======== Material

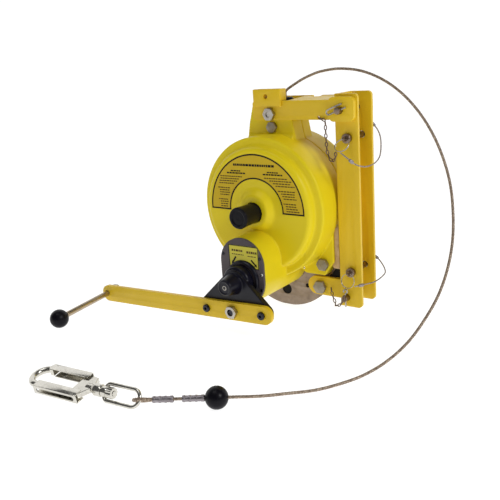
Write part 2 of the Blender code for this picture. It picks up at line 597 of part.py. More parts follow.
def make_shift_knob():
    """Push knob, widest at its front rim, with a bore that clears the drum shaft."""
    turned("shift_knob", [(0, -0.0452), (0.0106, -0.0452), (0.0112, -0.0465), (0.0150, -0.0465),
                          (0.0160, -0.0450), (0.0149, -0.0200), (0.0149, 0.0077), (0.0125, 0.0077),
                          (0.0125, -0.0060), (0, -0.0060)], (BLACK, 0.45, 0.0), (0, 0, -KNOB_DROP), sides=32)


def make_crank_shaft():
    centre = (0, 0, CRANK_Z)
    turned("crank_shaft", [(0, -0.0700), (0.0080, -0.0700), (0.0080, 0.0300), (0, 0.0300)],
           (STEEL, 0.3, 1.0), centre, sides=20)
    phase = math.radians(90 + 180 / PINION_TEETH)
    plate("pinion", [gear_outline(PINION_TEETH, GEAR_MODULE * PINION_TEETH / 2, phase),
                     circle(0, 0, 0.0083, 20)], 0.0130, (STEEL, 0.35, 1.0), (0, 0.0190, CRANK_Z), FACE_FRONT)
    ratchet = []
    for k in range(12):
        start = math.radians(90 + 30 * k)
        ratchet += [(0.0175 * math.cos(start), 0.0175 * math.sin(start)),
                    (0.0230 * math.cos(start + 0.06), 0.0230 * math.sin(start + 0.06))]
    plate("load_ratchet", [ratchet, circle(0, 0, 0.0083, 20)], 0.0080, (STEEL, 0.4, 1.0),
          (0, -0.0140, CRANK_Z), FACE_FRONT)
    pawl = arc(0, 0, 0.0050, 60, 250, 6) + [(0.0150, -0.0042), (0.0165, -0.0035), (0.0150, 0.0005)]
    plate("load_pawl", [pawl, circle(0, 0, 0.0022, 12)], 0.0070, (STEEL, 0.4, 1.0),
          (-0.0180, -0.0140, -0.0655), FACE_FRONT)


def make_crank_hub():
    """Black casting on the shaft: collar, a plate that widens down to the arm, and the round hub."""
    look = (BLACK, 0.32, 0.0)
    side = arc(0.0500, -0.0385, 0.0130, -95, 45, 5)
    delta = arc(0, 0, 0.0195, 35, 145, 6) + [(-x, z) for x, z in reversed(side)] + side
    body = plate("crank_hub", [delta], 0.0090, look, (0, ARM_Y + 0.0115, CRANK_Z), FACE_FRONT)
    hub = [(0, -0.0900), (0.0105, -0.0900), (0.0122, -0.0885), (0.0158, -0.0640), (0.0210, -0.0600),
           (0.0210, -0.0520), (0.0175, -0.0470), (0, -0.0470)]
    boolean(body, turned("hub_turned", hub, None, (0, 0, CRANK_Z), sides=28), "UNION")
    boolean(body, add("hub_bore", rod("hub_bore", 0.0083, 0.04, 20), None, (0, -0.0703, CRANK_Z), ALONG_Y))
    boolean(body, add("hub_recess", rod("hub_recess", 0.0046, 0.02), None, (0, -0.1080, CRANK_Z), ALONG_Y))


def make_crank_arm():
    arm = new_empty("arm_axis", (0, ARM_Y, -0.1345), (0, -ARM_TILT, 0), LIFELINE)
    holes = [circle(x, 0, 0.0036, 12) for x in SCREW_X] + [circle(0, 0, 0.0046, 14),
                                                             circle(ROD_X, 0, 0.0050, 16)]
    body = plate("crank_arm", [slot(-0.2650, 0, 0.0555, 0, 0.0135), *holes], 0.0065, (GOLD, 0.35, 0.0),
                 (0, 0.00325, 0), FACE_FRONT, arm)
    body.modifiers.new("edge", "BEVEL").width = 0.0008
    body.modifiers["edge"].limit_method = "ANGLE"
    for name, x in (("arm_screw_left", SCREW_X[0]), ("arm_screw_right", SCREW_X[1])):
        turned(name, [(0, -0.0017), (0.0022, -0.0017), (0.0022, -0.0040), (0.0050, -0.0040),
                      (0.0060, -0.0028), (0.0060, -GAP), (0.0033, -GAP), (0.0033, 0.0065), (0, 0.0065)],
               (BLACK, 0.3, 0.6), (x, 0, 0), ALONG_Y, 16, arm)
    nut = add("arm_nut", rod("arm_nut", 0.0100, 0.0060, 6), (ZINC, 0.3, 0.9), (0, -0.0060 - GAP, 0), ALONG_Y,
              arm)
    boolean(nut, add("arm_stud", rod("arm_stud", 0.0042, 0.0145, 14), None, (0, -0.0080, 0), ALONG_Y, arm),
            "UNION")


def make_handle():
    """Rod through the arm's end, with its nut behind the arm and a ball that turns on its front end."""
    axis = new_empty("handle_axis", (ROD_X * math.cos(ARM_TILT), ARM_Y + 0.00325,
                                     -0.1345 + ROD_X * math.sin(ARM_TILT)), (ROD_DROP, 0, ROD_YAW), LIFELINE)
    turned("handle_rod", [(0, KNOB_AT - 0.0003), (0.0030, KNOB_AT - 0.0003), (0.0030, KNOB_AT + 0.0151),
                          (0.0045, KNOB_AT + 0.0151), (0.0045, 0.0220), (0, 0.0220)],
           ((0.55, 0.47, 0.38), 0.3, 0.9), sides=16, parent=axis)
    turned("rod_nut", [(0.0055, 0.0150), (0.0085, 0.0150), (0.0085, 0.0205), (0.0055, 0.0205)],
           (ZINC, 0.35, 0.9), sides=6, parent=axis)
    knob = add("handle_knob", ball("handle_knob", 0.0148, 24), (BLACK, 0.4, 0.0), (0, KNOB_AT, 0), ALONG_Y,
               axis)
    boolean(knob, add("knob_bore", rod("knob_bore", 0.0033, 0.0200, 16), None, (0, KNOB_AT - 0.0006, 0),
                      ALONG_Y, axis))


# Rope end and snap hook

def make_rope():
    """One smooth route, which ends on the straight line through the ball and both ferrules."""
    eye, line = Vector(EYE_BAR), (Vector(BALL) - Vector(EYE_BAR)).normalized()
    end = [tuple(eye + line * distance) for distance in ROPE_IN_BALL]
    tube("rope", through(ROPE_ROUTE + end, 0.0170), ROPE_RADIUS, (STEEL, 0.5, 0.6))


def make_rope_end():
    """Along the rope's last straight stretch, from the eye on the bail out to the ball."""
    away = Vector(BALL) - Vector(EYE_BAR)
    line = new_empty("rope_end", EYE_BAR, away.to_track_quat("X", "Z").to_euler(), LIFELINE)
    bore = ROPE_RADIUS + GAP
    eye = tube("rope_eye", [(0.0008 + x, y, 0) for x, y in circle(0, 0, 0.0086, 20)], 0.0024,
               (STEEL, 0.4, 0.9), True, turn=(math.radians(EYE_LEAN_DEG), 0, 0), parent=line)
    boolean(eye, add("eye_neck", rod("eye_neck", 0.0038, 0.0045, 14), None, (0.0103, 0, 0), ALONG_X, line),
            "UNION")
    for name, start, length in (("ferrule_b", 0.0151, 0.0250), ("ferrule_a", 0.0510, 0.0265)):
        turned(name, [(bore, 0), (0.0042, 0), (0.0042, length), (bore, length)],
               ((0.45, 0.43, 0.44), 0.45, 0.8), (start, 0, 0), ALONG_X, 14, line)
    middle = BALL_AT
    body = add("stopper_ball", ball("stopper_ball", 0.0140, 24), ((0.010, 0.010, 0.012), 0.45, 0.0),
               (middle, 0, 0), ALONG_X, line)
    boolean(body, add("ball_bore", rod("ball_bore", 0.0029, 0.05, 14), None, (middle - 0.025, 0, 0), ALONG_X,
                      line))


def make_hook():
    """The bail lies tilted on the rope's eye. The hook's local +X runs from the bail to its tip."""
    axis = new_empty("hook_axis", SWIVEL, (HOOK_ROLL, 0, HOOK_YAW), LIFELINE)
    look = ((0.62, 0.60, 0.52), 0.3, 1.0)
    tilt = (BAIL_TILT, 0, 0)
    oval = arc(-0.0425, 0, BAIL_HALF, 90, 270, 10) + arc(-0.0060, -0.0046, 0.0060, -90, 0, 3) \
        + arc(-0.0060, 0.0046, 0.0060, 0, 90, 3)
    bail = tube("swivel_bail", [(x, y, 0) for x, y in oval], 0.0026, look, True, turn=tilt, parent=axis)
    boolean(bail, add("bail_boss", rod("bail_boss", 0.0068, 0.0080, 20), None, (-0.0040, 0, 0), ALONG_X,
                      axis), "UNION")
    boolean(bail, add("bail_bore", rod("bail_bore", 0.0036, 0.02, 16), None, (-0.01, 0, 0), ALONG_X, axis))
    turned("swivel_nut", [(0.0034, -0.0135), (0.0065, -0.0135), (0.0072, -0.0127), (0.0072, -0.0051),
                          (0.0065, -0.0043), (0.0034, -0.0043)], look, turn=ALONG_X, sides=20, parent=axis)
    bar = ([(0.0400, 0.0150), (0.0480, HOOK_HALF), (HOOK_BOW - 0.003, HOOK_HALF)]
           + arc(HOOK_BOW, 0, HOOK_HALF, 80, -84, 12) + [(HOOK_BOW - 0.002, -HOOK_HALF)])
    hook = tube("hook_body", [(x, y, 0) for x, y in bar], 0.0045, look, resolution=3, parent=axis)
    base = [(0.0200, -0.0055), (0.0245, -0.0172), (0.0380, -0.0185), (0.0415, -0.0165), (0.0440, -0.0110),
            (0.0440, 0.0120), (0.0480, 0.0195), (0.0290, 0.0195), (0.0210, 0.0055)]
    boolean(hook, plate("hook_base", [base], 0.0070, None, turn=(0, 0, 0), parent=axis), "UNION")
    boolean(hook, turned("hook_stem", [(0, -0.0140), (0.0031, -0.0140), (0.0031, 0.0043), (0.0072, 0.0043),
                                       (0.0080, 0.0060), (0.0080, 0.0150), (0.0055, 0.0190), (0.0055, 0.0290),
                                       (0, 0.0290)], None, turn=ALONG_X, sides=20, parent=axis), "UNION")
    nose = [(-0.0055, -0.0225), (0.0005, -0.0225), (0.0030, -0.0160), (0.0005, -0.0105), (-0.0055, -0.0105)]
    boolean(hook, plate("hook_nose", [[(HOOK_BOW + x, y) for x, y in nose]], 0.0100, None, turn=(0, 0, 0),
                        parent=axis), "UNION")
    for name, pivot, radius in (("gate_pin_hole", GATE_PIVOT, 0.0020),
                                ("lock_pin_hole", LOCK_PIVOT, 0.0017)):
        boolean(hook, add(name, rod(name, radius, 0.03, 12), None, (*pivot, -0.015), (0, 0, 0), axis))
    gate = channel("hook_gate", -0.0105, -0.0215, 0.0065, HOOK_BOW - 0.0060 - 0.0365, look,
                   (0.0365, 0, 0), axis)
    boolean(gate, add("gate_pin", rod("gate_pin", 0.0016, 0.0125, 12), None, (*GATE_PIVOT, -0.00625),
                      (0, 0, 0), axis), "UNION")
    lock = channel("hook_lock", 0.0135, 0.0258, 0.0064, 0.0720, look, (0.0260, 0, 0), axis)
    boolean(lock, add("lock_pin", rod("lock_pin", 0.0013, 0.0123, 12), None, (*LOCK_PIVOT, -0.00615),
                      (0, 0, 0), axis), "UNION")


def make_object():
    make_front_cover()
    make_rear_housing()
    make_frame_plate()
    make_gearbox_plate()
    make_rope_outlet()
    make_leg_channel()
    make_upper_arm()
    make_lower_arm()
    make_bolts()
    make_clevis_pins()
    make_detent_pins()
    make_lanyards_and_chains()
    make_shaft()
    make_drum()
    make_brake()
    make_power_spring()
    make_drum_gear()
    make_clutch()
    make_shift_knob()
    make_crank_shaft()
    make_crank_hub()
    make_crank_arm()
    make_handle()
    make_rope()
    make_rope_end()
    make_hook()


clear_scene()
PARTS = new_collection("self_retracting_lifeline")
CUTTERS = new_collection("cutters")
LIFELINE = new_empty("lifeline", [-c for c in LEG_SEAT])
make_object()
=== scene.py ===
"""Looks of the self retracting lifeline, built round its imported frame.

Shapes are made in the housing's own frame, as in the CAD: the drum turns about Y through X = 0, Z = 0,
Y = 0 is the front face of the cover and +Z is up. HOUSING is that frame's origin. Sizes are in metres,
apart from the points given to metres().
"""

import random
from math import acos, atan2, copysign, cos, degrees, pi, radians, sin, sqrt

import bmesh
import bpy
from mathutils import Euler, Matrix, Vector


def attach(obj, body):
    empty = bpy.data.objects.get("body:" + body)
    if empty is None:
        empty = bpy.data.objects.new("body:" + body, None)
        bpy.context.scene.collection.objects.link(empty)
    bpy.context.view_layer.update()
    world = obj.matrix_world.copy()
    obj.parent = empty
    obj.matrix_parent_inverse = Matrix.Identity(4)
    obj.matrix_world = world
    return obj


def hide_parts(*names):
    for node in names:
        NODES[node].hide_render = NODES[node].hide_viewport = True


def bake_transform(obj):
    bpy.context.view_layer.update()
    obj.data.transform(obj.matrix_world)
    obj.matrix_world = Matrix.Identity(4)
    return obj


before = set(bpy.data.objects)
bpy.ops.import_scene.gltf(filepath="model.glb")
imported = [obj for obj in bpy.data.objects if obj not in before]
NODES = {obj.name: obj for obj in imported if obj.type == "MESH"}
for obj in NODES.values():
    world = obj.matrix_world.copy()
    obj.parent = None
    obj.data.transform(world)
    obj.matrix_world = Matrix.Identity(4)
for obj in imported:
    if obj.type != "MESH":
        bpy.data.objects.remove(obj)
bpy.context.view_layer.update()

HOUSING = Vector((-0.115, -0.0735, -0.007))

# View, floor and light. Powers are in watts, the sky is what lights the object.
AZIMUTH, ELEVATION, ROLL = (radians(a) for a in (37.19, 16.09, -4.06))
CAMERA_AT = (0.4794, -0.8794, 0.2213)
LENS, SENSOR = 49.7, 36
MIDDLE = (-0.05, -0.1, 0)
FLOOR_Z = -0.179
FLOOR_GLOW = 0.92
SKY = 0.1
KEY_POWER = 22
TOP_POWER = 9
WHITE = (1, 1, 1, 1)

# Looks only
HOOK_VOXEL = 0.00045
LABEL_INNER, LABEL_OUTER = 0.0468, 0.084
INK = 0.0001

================

--- Problem to work on ---
Print, unaltered, every line from the beginning of the material down to the line with "(-0.0180, -0.0140, -0.0655), FACE_FRONT)".

--- Solution to this problem ---
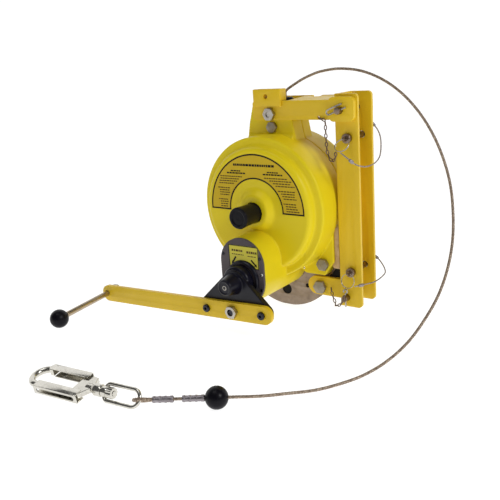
Write part 2 of the Blender code for this picture. It picks up at line 597 of part.py. More parts follow.
def make_shift_knob():
    """Push knob, widest at its front rim, with a bore that clears the drum shaft."""
    turned("shift_knob", [(0, -0.0452), (0.0106, -0.0452), (0.0112, -0.0465), (0.0150, -0.0465),
                          (0.0160, -0.0450), (0.0149, -0.0200), (0.0149, 0.0077), (0.0125, 0.0077),
                          (0.0125, -0.0060), (0, -0.0060)], (BLACK, 0.45, 0.0), (0, 0, -KNOB_DROP), sides=32)


def make_crank_shaft():
    centre = (0, 0, CRANK_Z)
    turned("crank_shaft", [(0, -0.0700), (0.0080, -0.0700), (0.0080, 0.0300), (0, 0.0300)],
           (STEEL, 0.3, 1.0), centre, sides=20)
    phase = math.radians(90 + 180 / PINION_TEETH)
    plate("pinion", [gear_outline(PINION_TEETH, GEAR_MODULE * PINION_TEETH / 2, phase),
                     circle(0, 0, 0.0083, 20)], 0.0130, (STEEL, 0.35, 1.0), (0, 0.0190, CRANK_Z), FACE_FRONT)
    ratchet = []
    for k in range(12):
        start = math.radians(90 + 30 * k)
        ratchet += [(0.0175 * math.cos(start), 0.0175 * math.sin(start)),
                    (0.0230 * math.cos(start + 0.06), 0.0230 * math.sin(start + 0.06))]
    plate("load_ratchet", [ratchet, circle(0, 0, 0.0083, 20)], 0.0080, (STEEL, 0.4, 1.0),
          (0, -0.0140, CRANK_Z), FACE_FRONT)
    pawl = arc(0, 0, 0.0050, 60, 250, 6) + [(0.0150, -0.0042), (0.0165, -0.0035), (0.0150, 0.0005)]
    plate("load_pawl", [pawl, circle(0, 0, 0.0022, 12)], 0.0070, (STEEL, 0.4, 1.0),
          (-0.0180, -0.0140, -0.0655), FACE_FRONT)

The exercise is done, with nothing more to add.